- [DATA]:
• • •
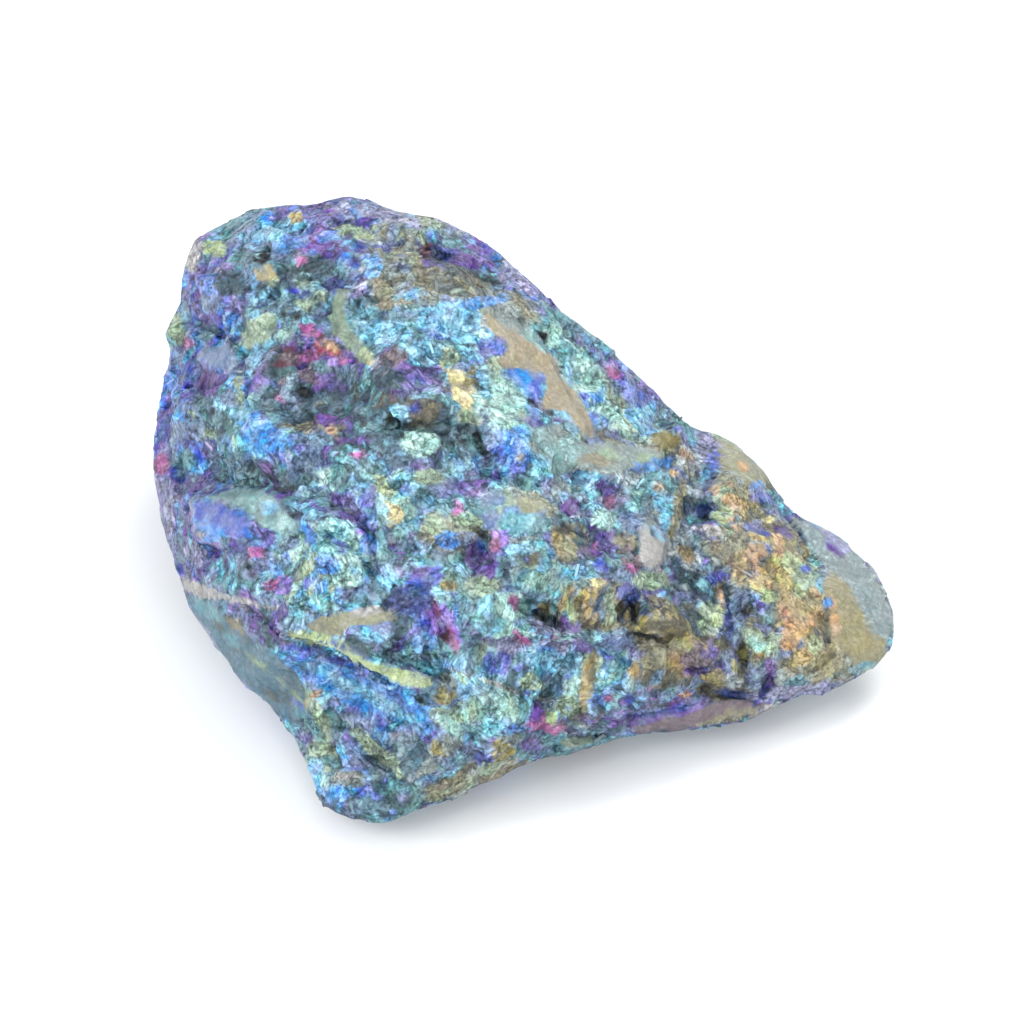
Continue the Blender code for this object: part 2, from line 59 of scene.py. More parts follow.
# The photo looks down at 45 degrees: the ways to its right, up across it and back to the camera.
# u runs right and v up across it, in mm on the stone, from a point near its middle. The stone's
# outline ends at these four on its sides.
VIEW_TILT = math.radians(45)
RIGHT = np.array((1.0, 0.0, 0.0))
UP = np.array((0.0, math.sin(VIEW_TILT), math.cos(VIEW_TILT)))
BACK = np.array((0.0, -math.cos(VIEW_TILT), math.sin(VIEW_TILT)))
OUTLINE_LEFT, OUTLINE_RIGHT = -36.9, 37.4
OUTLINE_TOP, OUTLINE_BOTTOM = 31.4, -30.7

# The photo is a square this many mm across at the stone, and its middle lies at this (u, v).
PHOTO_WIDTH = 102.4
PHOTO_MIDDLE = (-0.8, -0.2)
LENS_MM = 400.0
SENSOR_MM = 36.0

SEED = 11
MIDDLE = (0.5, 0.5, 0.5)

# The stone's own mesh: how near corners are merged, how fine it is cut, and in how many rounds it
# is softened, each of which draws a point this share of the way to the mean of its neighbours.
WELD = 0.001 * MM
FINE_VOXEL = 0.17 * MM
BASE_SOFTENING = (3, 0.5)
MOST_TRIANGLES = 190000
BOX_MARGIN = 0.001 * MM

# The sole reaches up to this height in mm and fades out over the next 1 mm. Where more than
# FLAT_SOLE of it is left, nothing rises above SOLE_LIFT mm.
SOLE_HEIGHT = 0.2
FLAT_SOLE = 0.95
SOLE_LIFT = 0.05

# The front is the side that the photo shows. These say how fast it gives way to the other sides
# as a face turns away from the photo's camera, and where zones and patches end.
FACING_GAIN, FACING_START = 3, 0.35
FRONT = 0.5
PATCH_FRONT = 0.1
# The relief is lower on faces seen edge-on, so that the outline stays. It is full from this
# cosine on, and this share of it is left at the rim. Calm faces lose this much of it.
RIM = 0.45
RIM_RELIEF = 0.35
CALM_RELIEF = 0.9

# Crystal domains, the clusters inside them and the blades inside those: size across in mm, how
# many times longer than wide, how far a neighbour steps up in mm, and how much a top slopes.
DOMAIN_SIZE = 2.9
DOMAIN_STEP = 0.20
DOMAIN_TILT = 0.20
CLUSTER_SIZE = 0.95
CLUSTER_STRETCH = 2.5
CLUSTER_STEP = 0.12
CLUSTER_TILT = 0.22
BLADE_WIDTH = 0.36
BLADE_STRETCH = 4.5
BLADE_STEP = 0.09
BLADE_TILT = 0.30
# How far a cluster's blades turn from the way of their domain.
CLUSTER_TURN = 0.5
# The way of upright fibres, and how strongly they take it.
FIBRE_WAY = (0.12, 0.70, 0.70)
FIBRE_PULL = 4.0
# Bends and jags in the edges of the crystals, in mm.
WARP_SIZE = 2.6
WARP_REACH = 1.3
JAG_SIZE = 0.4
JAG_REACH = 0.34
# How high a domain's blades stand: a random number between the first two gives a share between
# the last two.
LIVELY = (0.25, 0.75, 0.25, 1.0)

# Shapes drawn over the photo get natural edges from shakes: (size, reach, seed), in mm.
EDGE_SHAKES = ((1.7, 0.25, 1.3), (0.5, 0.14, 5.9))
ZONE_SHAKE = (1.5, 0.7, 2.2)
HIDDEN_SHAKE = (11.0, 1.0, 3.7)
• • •
- [EXERCISE DIRECTIONS]: All of the data must be returned exactly.

- [SOLUTION TO THE EXERCISE]:
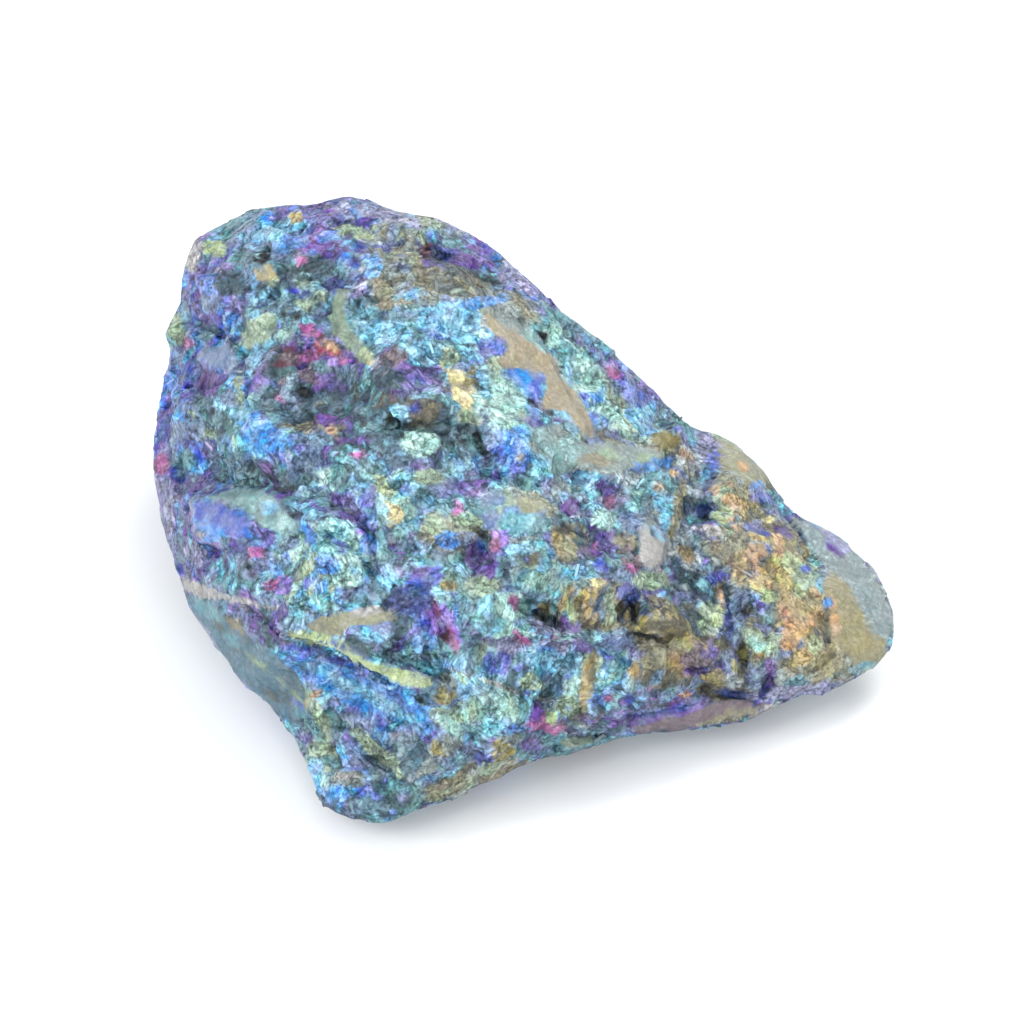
Continue the Blender code for this object: part 2, from line 59 of scene.py. More parts follow.
# The photo looks down at 45 degrees: the ways to its right, up across it and back to the camera.
# u runs right and v up across it, in mm on the stone, from a point near its middle. The stone's
# outline ends at these four on its sides.
VIEW_TILT = math.radians(45)
RIGHT = np.array((1.0, 0.0, 0.0))
UP = np.array((0.0, math.sin(VIEW_TILT), math.cos(VIEW_TILT)))
BACK = np.array((0.0, -math.cos(VIEW_TILT), math.sin(VIEW_TILT)))
OUTLINE_LEFT, OUTLINE_RIGHT = -36.9, 37.4
OUTLINE_TOP, OUTLINE_BOTTOM = 31.4, -30.7

# The photo is a square this many mm across at the stone, and its middle lies at this (u, v).
PHOTO_WIDTH = 102.4
PHOTO_MIDDLE = (-0.8, -0.2)
LENS_MM = 400.0
SENSOR_MM = 36.0

SEED = 11
MIDDLE = (0.5, 0.5, 0.5)

# The stone's own mesh: how near corners are merged, how fine it is cut, and in how many rounds it
# is softened, each of which draws a point this share of the way to the mean of its neighbours.
WELD = 0.001 * MM
FINE_VOXEL = 0.17 * MM
BASE_SOFTENING = (3, 0.5)
MOST_TRIANGLES = 190000
BOX_MARGIN = 0.001 * MM

# The sole reaches up to this height in mm and fades out over the next 1 mm. Where more than
# FLAT_SOLE of it is left, nothing rises above SOLE_LIFT mm.
SOLE_HEIGHT = 0.2
FLAT_SOLE = 0.95
SOLE_LIFT = 0.05

# The front is the side that the photo shows. These say how fast it gives way to the other sides
# as a face turns away from the photo's camera, and where zones and patches end.
FACING_GAIN, FACING_START = 3, 0.35
FRONT = 0.5
PATCH_FRONT = 0.1
# The relief is lower on faces seen edge-on, so that the outline stays. It is full from this
# cosine on, and this share of it is left at the rim. Calm faces lose this much of it.
RIM = 0.45
RIM_RELIEF = 0.35
CALM_RELIEF = 0.9

# Crystal domains, the clusters inside them and the blades inside those: size across in mm, how
# many times longer than wide, how far a neighbour steps up in mm, and how much a top slopes.
DOMAIN_SIZE = 2.9
DOMAIN_STEP = 0.20
DOMAIN_TILT = 0.20
CLUSTER_SIZE = 0.95
CLUSTER_STRETCH = 2.5
CLUSTER_STEP = 0.12
CLUSTER_TILT = 0.22
BLADE_WIDTH = 0.36
BLADE_STRETCH = 4.5
BLADE_STEP = 0.09
BLADE_TILT = 0.30
# How far a cluster's blades turn from the way of their domain.
CLUSTER_TURN = 0.5
# The way of upright fibres, and how strongly they take it.
FIBRE_WAY = (0.12, 0.70, 0.70)
FIBRE_PULL = 4.0
# Bends and jags in the edges of the crystals, in mm.
WARP_SIZE = 2.6
WARP_REACH = 1.3
JAG_SIZE = 0.4
JAG_REACH = 0.34
# How high a domain's blades stand: a random number between the first two gives a share between
# the last two.
LIVELY = (0.25, 0.75, 0.25, 1.0)

# Shapes drawn over the photo get natural edges from shakes: (size, reach, seed), in mm.
EDGE_SHAKES = ((1.7, 0.25, 1.3), (0.5, 0.14, 5.9))
ZONE_SHAKE = (1.5, 0.7, 2.2)
HIDDEN_SHAKE = (11.0, 1.0, 3.7)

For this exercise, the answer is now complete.